SOURCE DATA —
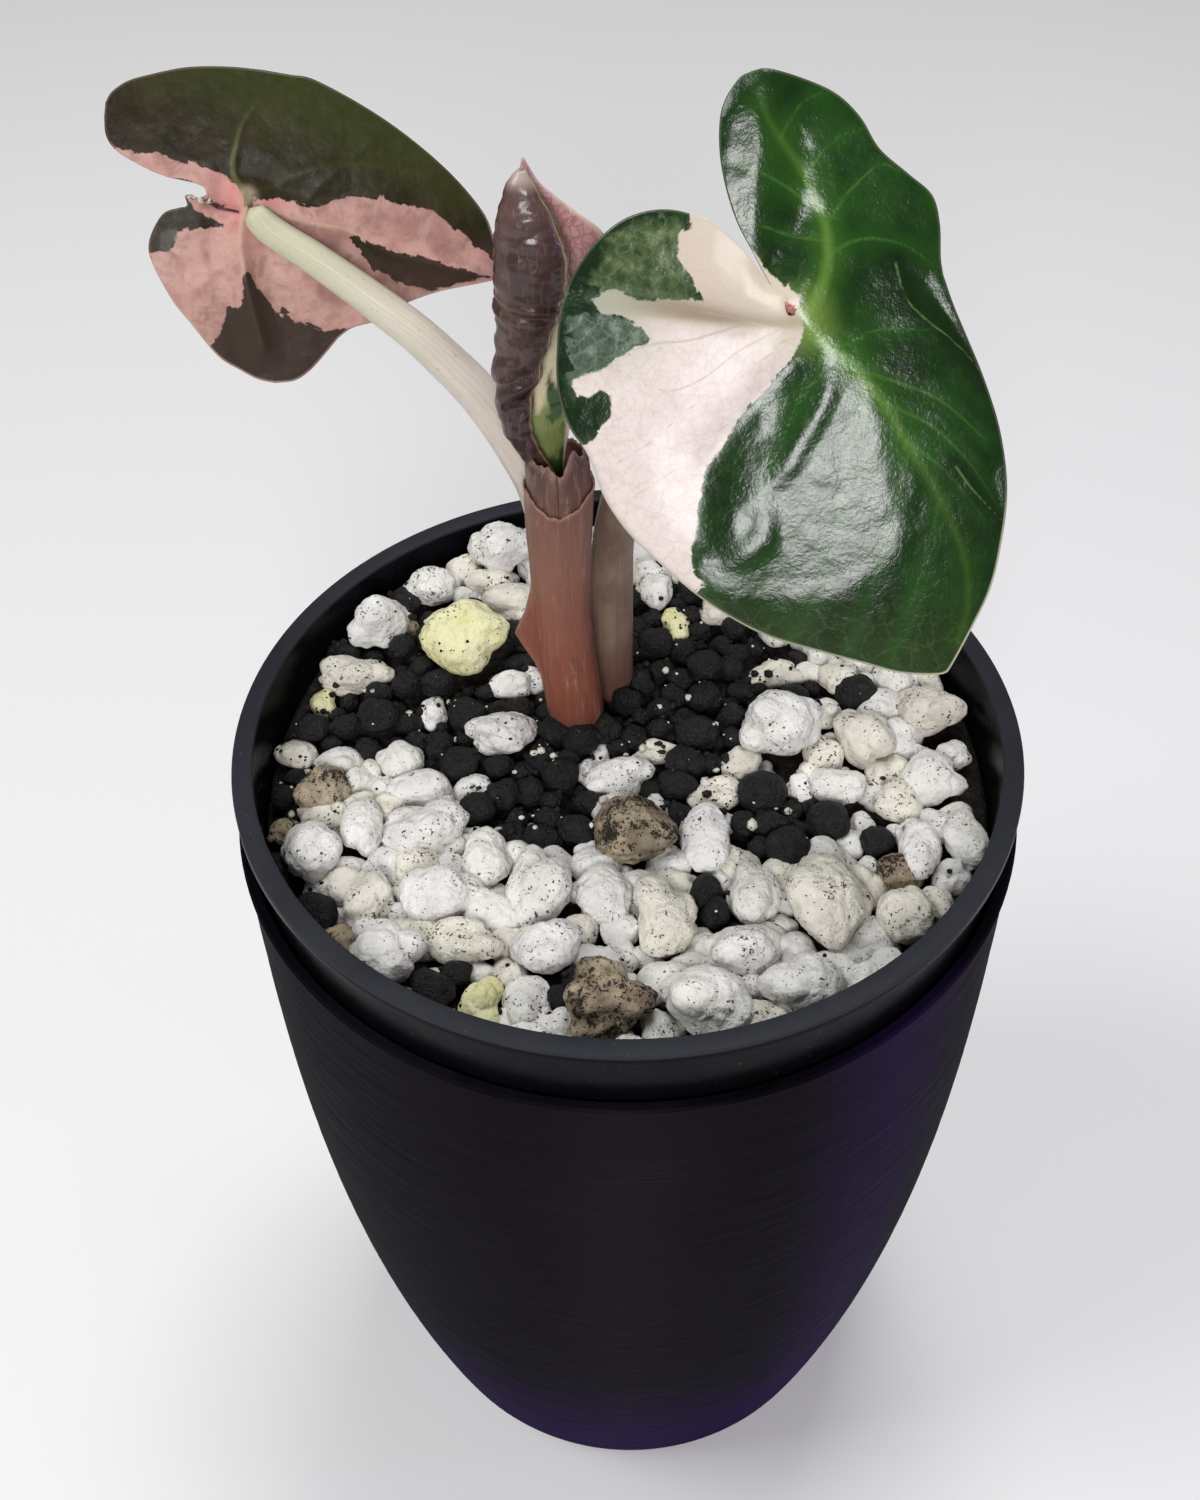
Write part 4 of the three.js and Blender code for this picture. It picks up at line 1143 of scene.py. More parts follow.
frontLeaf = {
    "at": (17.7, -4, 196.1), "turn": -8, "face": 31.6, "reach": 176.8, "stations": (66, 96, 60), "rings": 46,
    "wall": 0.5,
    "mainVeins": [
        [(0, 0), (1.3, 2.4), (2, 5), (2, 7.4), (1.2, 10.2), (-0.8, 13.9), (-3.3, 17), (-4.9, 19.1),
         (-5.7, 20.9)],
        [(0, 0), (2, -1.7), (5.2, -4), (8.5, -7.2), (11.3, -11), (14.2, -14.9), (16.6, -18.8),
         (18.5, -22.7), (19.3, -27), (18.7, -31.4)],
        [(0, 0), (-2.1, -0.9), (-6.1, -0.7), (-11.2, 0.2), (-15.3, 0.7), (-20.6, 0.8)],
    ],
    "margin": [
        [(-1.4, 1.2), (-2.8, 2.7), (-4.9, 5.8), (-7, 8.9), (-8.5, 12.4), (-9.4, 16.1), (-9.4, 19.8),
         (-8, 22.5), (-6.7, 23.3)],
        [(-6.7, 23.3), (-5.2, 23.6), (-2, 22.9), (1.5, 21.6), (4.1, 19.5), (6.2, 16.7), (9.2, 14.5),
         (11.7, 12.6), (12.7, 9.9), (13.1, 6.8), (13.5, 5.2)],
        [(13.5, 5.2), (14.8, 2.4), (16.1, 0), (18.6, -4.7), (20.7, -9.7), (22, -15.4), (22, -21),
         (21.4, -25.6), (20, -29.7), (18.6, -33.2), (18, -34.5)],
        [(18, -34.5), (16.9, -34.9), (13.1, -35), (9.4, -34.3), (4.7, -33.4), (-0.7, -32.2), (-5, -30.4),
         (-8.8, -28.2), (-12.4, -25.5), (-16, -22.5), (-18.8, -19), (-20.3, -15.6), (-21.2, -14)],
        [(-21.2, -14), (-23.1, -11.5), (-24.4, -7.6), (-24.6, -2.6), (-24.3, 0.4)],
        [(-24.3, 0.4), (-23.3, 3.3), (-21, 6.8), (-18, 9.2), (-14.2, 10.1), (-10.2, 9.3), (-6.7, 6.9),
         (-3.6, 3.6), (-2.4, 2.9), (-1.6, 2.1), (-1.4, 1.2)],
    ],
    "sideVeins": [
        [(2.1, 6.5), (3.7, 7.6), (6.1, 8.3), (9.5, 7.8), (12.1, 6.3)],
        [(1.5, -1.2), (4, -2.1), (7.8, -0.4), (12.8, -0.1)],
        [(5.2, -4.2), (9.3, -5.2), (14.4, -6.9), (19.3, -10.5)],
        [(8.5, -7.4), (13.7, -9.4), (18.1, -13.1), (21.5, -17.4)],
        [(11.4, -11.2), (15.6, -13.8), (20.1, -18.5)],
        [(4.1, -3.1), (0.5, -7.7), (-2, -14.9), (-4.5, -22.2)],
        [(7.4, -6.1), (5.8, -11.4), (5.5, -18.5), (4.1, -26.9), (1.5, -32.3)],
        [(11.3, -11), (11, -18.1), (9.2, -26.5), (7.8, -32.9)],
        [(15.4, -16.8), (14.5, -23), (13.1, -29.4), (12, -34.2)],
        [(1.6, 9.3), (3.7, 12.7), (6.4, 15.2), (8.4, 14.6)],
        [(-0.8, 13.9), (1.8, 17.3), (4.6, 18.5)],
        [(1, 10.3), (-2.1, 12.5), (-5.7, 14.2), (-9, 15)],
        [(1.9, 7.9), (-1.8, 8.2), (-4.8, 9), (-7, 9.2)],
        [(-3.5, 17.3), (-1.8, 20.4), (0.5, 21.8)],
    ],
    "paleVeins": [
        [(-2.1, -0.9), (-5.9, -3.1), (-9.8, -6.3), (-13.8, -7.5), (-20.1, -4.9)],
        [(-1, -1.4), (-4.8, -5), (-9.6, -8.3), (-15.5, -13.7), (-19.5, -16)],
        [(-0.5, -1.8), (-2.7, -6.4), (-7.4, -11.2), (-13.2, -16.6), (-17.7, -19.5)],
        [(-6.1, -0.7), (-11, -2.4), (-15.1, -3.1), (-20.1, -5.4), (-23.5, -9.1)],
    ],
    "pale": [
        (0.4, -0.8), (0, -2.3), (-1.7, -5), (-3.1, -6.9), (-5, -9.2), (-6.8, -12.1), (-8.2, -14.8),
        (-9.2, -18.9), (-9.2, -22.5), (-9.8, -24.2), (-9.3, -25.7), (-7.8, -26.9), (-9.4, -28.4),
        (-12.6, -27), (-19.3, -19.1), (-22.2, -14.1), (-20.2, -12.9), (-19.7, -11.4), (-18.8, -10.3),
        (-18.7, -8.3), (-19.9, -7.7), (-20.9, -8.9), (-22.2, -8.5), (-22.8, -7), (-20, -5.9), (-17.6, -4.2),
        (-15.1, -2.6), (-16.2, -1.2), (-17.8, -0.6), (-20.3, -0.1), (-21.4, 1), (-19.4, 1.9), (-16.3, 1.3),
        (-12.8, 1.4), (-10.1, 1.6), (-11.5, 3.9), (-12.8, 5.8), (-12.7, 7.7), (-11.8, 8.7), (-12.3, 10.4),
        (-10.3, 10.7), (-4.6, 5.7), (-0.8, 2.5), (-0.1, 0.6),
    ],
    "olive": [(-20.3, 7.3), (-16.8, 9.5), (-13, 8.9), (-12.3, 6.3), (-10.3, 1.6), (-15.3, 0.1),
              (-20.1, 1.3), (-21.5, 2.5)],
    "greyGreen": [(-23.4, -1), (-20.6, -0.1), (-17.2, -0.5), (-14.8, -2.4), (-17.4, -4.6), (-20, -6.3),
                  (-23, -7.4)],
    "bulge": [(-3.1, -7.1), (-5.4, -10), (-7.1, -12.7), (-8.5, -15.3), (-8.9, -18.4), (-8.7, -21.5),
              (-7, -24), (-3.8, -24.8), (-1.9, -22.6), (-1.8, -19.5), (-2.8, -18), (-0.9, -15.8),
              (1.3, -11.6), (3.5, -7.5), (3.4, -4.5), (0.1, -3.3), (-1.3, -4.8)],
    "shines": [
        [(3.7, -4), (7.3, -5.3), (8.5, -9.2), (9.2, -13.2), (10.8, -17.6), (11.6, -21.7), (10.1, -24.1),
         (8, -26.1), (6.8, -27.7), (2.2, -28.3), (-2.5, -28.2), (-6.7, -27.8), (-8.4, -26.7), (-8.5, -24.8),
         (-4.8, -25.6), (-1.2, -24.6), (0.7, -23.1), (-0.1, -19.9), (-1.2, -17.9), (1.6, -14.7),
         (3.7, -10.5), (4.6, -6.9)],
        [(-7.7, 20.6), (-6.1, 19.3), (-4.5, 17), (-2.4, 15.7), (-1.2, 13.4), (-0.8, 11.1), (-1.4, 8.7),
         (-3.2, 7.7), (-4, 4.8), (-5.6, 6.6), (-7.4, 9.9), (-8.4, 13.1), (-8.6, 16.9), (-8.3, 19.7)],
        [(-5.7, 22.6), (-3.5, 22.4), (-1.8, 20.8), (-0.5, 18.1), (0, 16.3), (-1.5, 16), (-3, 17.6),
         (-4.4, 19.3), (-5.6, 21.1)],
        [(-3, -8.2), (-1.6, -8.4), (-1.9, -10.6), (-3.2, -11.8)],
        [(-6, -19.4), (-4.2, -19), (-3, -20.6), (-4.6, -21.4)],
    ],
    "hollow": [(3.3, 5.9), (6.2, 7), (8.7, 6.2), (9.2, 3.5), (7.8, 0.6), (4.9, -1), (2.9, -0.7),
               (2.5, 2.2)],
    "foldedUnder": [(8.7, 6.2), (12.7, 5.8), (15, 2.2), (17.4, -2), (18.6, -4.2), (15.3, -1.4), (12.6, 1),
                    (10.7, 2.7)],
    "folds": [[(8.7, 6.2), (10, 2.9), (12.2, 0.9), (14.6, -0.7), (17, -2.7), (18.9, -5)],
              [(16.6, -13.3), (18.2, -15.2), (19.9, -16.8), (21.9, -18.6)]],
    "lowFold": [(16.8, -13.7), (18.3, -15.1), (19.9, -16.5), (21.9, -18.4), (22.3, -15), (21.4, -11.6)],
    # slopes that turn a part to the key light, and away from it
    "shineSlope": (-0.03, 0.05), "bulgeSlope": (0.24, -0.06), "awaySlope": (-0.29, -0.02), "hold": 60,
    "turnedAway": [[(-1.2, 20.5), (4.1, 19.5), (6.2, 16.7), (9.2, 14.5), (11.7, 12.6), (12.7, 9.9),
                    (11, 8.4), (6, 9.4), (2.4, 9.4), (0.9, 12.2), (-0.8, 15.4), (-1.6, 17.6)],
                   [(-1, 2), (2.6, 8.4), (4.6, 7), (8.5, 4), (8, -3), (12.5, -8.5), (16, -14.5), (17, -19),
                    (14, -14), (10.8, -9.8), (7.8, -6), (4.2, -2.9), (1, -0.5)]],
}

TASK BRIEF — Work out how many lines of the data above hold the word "part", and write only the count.

ANSWER TO THE PROBLEM — 2